Oh certainly it’s noise, yes. It’s somewhat organised noise, but noise is definitely the basis of it, yes.
Now I do not think either Cobbing or Spinelli are using the term ‘noise’ in quite the way it has been used through this conference. Except that perhaps it is a term that can be applied from outside with pejorative intent, and then adopted in defiance by the artist.
Which brings me to the final characteristic that I think sound poetry and Noise music can share. That is that there is often a conscious retreat not just from mainstream practice but even from the possibility of being embraced by the mainstream. These are niche interests with seemingly no desire to explain themselves. Sound poetry, for example, is arguably a niche of a niche of a niche. Within literature is poetry, within poetry there are a variety of innovative practices, and within those there is sound poetry.
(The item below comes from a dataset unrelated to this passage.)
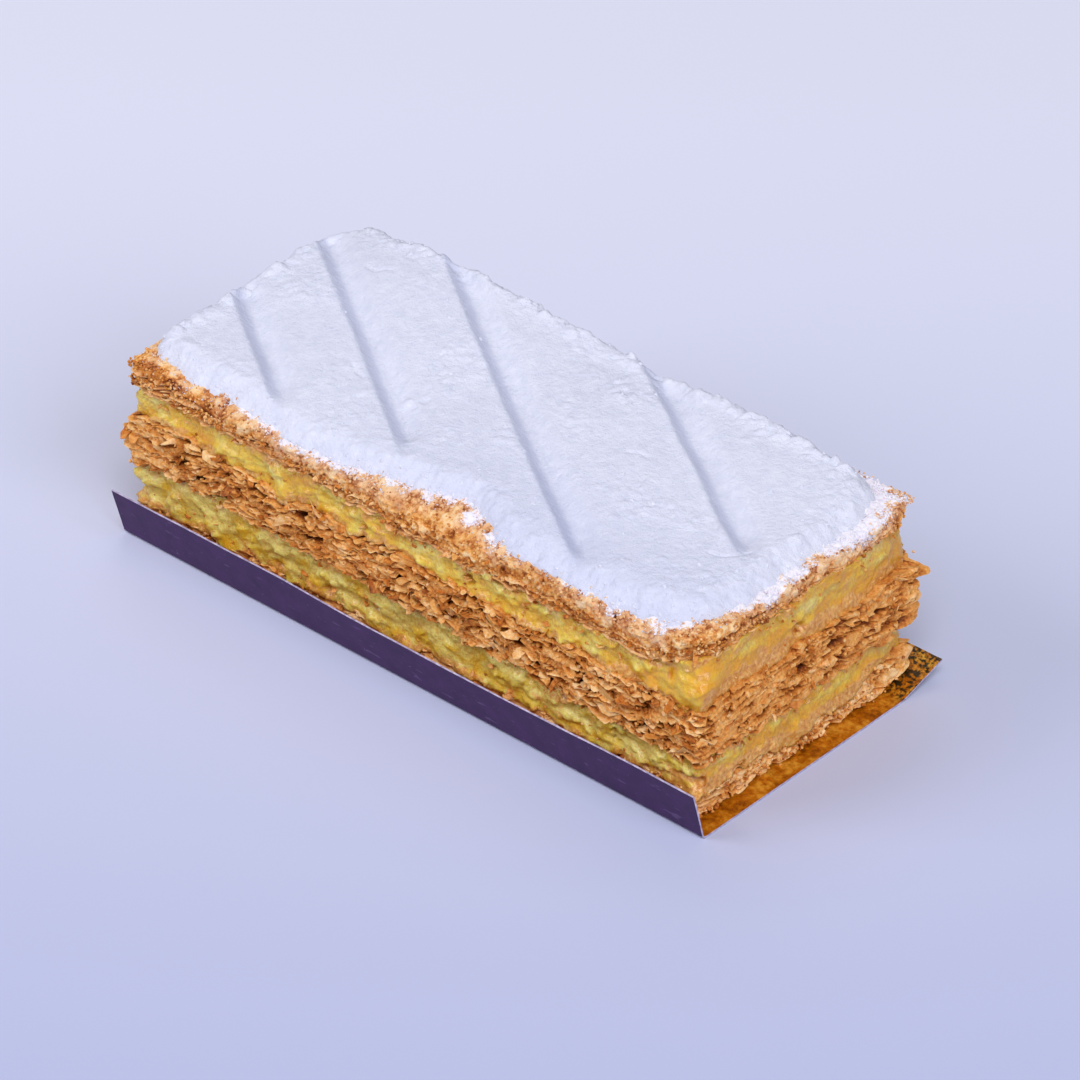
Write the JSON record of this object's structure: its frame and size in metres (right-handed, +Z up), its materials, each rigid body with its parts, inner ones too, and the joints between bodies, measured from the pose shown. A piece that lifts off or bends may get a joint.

Ultimately I am not sure how convinced even I am of the link that I have drawn between sound poetry and Noise music. But the four characteristics that I have defined perhaps provide one way of looking at how these forms might be related, and some basis for debating that further.
As a brief reminder those four characteristics were: first, the heterogeneity of materials and approaches used; second, that they have a contradictory nature in that they are contemporary exploratory practices that reject or misuse refined recognised techniques, which can lead to them appearing crude or unsophisticated; third, that they blur the boundaries between otherwise distinct artforms; and finally that we can detect in them a conscious retreat from mainstream practice.